The great mystic, Meister Eckhart said, When I stood in my first cause, I ‘then had no ‘God,’ and then I was my own cause. I wanted nothing, I longed for nothing, for I was empty Being and the only truth in which I rejoiced was in the knowledge of my Self. Then it was my Self I wanted and nothing else. What I wanted I was, and what I was I wanted and so I stood empty of God and every thing.
Each time I read this whilst allowing myself to go beyond my mind, beyond my ideas, beyond the past and future, yes even beyond my dreams and desires, needs and wants, something within me expands beyond my apprehension and I am filled with the indescribable.
Thus, talking about it, explaining it to others or to myself can never fully reveal the experience, and yet I do try and phrase it in words and that too is all right. It is all part of the experience and the experience is never right or wrong, it simply is what it is in each present instant… a Now which always and without end is itself new.
No, I can not yet fly and no I can not transform dust into gold or manifest instantly, but I do feel lighter, bolder, larger, and more capable to handle the difficulties of life because I have found a way to release my pain and frustration via my breath.

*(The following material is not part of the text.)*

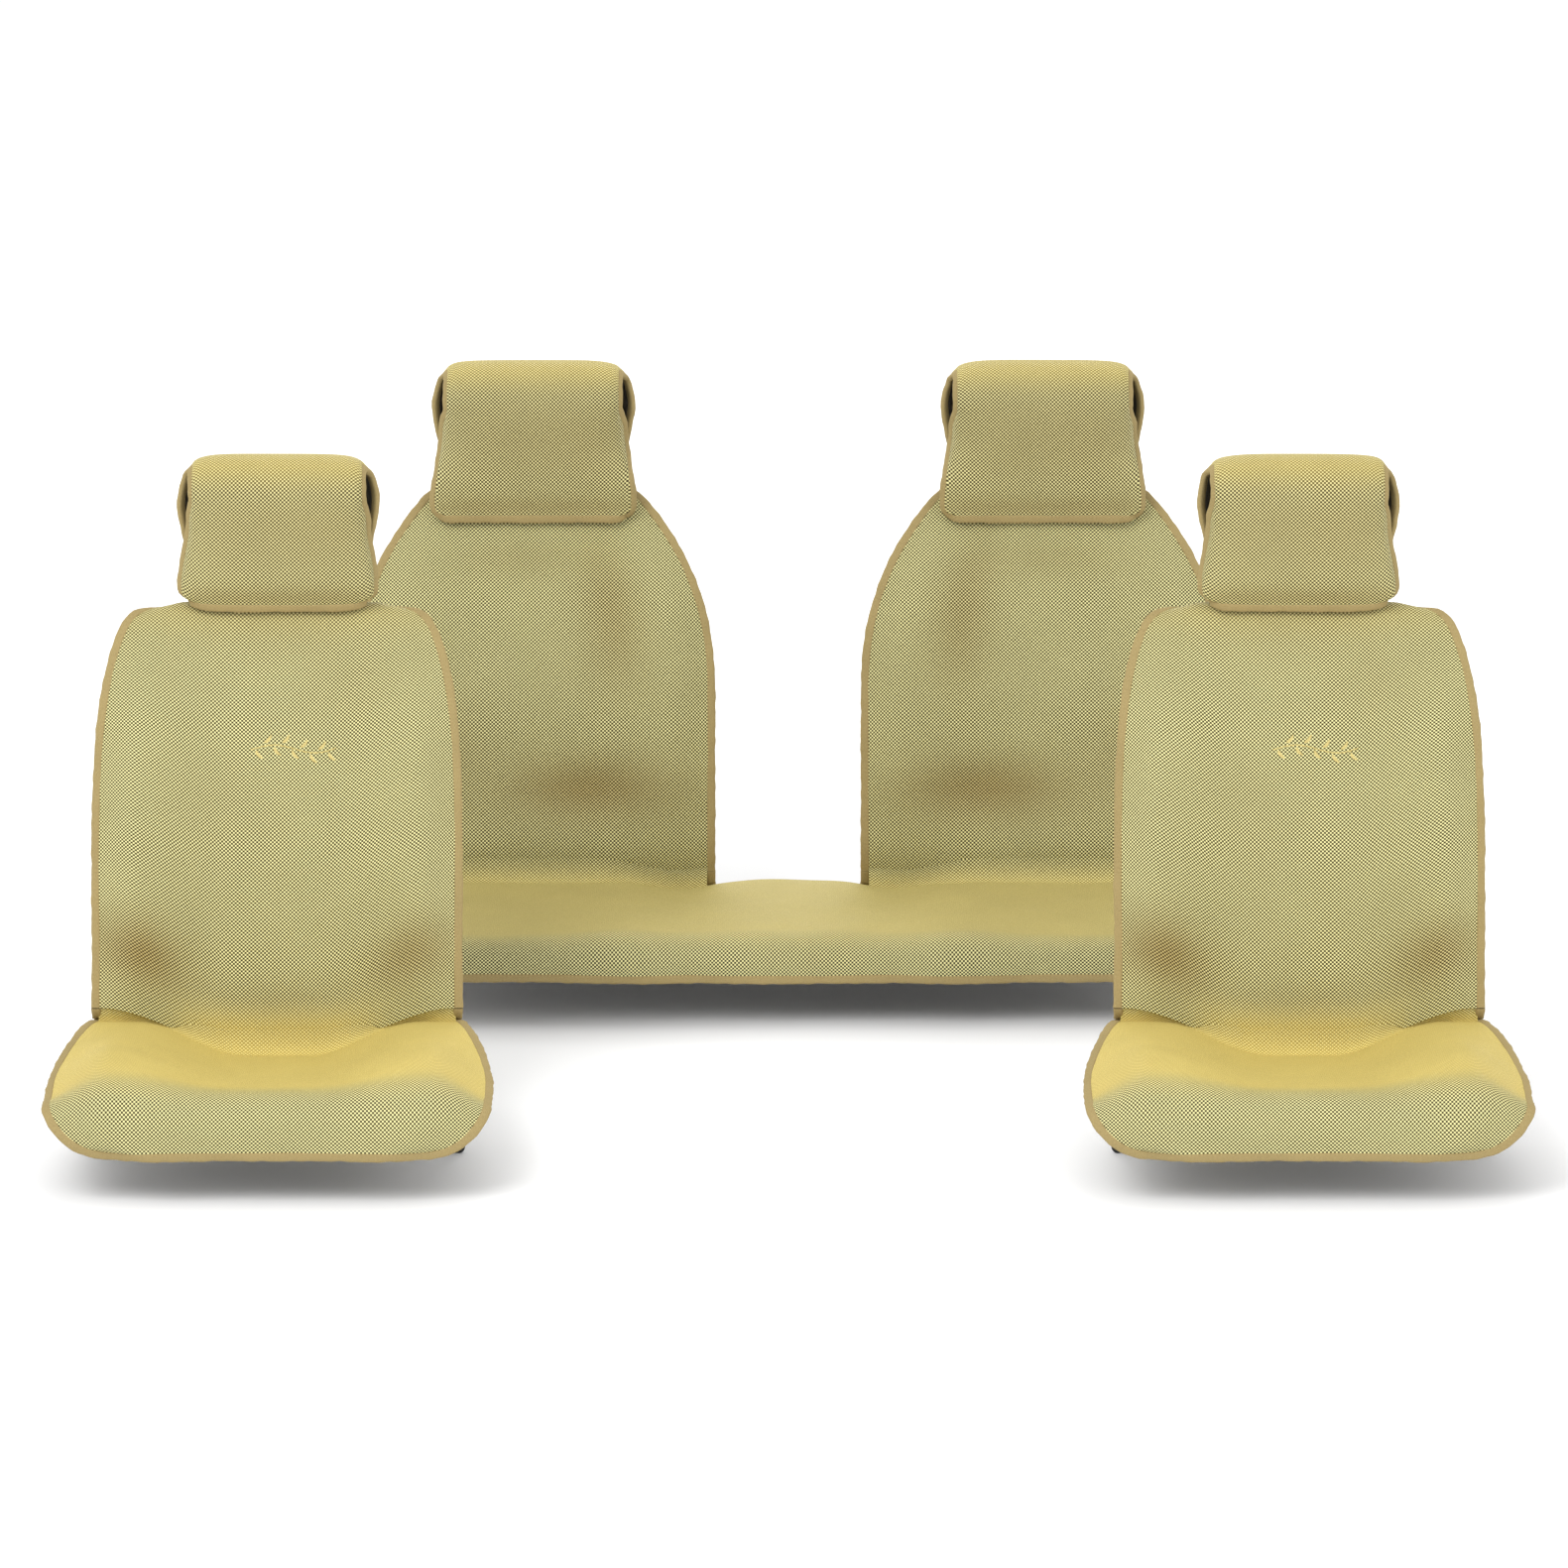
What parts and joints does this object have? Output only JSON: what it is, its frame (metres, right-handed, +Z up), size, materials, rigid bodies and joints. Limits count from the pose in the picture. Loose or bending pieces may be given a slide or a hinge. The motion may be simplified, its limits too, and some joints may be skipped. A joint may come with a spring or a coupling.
{
  "type": "car seat cover set",
  "caption": "Seat cover set: straw-yellow honeycomb mesh covers with tan binding for front seats, rear bench and rear backs, each back with a headrest hood.",
  "frame": {"origin": "middle of the crease between the rear bench cushion and the rear backrest", "axes": "+Z up, +X to the right of a viewer facing the covers, -Y towards the front covers and the viewer"},
  "size_m": [2.0666, 1.6547, 0.9262],
  "materials": {
    "mesh": "honeycomb mesh knit on thin foam, matt straw yellow",
    "backing": "non-slip dotted underlay, matt",
    "felt": "suede-like felt binding",
    "webbing": "woven elastic and webbing",
    "plastic": "moulded acetal, matt",
    "thread": "embroidery thread, slight sheen"
  },
  "bodies": {
    "rear_bench": {"bench_panel": "mesh", "bench_backing": "backing", "bench_edging": "felt", "bench_tabs": "plastic"},
    "front_left_seat": {"front_left_seat_panel": "mesh", "front_left_seat_backing": "backing", "front_left_seat_edging": "felt", "front_left_crease_tabs": "plastic", "front_left_seat_straps": "webbing"},
    "front_left_back": {"front_left_back_panel": "mesh", "front_left_back_backing": "backing", "front_left_back_edging": "felt", "front_left_emblem": "thread", "front_left_post_loops": "webbing", "front_left_back_strap": "webbing", "front_left_buckle_socket": "plastic"},
    "front_left_hood": {"front_left_hood_panel": "mesh", "front_left_hood_edging": "felt", "front_left_hood_strap": "webbing"},
    "front_left_plug": {"front_left_buckle_plug": "plastic"},
    "front_left_slider": {"front_left_strap_slider": "plastic"},
    "front_left_hook_l": {"front_left_hook_left": "plastic"},
    "front_left_hook_r": {"front_left_hook_right": "plastic"},
    "front_right_seat": {"front_right_seat_panel": "mesh", "front_right_seat_backing": "backing", "front_right_seat_edging": "felt", "front_right_crease_tabs": "plastic", "front_right_seat_straps": "webbing"},
    "front_right_back": {"front_right_back_panel": "mesh", "front_right_back_backing": "backing", "front_right_back_edging": "felt", "front_right_emblem": "thread", "front_right_post_loops": "webbing", "front_right_back_strap": "webbing", "front_right_buckle_socket": "plastic"},
    "front_right_hood": {"front_right_hood_panel": "mesh", "front_right_hood_edging": "felt", "front_right_hood_strap": "webbing"},
    "front_right_plug": {"front_right_buckle_plug": "plastic"},
    "front_right_slider": {"front_right_strap_slider": "plastic"},
    "front_right_hook_l": {"front_right_hook_left": "plastic"},
    "front_right_hook_r": {"front_right_hook_right": "plastic"},
    "rear_left_back": {"rear_left_back_panel": "mesh", "rear_left_back_backing": "backing", "rear_left_back_edging": "felt", "rear_left_crease_tabs": "plastic", "rear_left_post_loops": "webbing"},
    "rear_left_hood": {"rear_left_hood_panel": "mesh", "rear_left_hood_edging": "felt", "rear_left_hood_strap": "webbing"},
    "rear_right_back": {"rear_right_back_panel": "mesh", "rear_right_back_backing": "backing", "rear_right_back_edging": "felt", "rear_right_crease_tabs": "plastic", "rear_right_post_loops": "webbing"},
    "rear_right_hood": {"rear_right_hood_panel": "mesh", "rear_right_hood_edging": "felt", "rear_right_hood_strap": "webbing"}
  },
  "joints": [
    {"name": "front_left_travel", "type": "slide", "parent": "rear_bench", "child": "front_left_seat", "axis": [0, -1, 0], "range_m": [-0.1, 0.12]},
    {"name": "front_left_recline", "type": "hinge", "parent": "front_left_seat", "child": "front_left_back", "pos_m": [-0.721, -0.978, 0.008], "axis": [1, 0, 0], "range_deg": [-40, 12]},
    {"name": "front_left_hood_lift", "type": "slide", "parent": "front_left_back", "child": "front_left_hood", "axis": [0, 0, 1], "range_m": [0, 0.06]},
    {"name": "front_left_buckle_release", "type": "slide", "parent": "front_left_back", "child": "front_left_plug", "axis": [1, 0, 0], "range_m": [0, 0.02]},
    {"name": "front_left_slider_adjust", "type": "slide", "parent": "front_left_back", "child": "front_left_slider", "axis": [1, 0, 0], "range_m": [-0.03, 0.04]},
    {"name": "front_left_hook_left_swing", "type": "hinge", "parent": "front_left_seat", "child": "front_left_hook_l", "pos_m": [-0.97904, -1.12196, -0.072], "axis": [0, 1, 0], "range_deg": [-35, 35]},
    {"name": "front_left_hook_right_swing", "type": "hinge", "parent": "front_left_seat", "child": "front_left_hook_r", "pos_m": [-0.46296, -1.12196, -0.072], "axis": [0, 1, 0], "range_deg": [-35, 35]},
    {"name": "front_right_travel", "type": "slide", "parent": "rear_bench", "child": "front_right_seat", "axis": [0, -1, 0], "range_m": [-0.1, 0.12]},
    {"name": "front_right_recline", "type": "hinge", "parent": "front_right_seat", "child": "front_right_back", "pos_m": [0.721, -0.978, 0.008], "axis": [1, 0, 0], "range_deg": [-40, 12]},
    {"name": "front_right_hood_lift", "type": "slide", "parent": "front_right_back", "child": "front_right_hood", "axis": [0, 0, 1], "range_m": [0, 0.06]},
    {"name": "front_right_buckle_release", "type": "slide", "parent": "front_right_back", "child": "front_right_plug", "axis": [1, 0, 0], "range_m": [0, 0.02]},
    {"name": "front_right_slider_adjust", "type": "slide", "parent": "front_right_back", "child": "front_right_slider", "axis": [1, 0, 0], "range_m": [-0.03, 0.04]},
    {"name": "front_right_hook_left_swing", "type": "hinge", "parent": "front_right_seat", "child": "front_right_hook_l", "pos_m": [0.46296, -1.12196, -0.072], "axis": [0, 1, 0], "range_deg": [-35, 35]},
    {"name": "front_right_hook_right_swing", "type": "hinge", "parent": "front_right_seat", "child": "front_right_hook_r", "pos_m": [0.97904, -1.12196, -0.072], "axis": [0, 1, 0], "range_deg": [-35, 35]},
    {"name": "rear_left_fold", "type": "hinge", "parent": "rear_bench", "child": "rear_left_back", "pos_m": [-0.379, 0.002, 0.008], "axis": [1, 0, 0], "range_deg": [0, 60]},
    {"name": "rear_left_hood_lift", "type": "slide", "parent": "rear_left_back", "child": "rear_left_hood", "axis": [0, 0, 1], "range_m": [0, 0.06]},
    {"name": "rear_right_fold", "type": "hinge", "parent": "rear_bench", "child": "rear_right_back", "pos_m": [0.379, 0.002, 0.008], "axis": [1, 0, 0], "range_deg": [0, 60]},
    {"name": "rear_right_hood_lift", "type": "slide", "parent": "rear_right_back", "child": "rear_right_hood", "axis": [0, 0, 1], "range_m": [0, 0.06]}
  ]
}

Detachment is next on my self-created agenda and now that I have experienced how freeing it is to let go of one idea after the other I no longer fear detachment so much. I no longer belief that if I let go of my need to have Life appear as I wish for It to be, my life will become empty and dull and meaningless, for the contrary is the case; the more I let go, the more I receive. But that gain is an implication, a by-product of granting what is complete existence without judging it or wishing it were something else.
My idea of enlightenment has changed. It no longer is an idea of an airy-fairy existence; it is living midst in Life without being attached to any thing that Life reveals. In short, enlightenment is something very normal, almost absurdidly so, for it is realising that I Am that which I have always sought for.

Your words lift me to a higher level of consciousness, and I want to read on and on and tonever stop, living each precious moment as you describe the incredible state of “emptiness.” Just like heaven, only better. You don’t have to be dead and buried to open yourself here on Earth.
Thanks,
michael j
Woke up this morning de-pressed.
Found your reply and re-membered my new found powers:
The day is shit but it doesn’t matter at all!
Was immediately released of the de-pression and am now roaming high.
Thank you for guiding me back to my powers and for your kind and uplifting words.
Snædís :-)
Good to see you remembered that you choose whether or not to have a bad day.
I’ve been enjoying reading through some of the past entries in your blog; I hope you will continue to document your spiritual journey.
As for your concerns regarding the quality of your English, your command of the language is much better than you give yourself credit for. The few errors of grammar and spelling you make are easily overlooked because the clarity of your writing allows for an effortless understanding of what it is you are trying to convey. You have something to say, and you say it well.
Hi there, nice to meet you and thanks for the kind comment which went down well ,-)
Glad some of my gibberish made sense to you and oh, thanks for stopping by.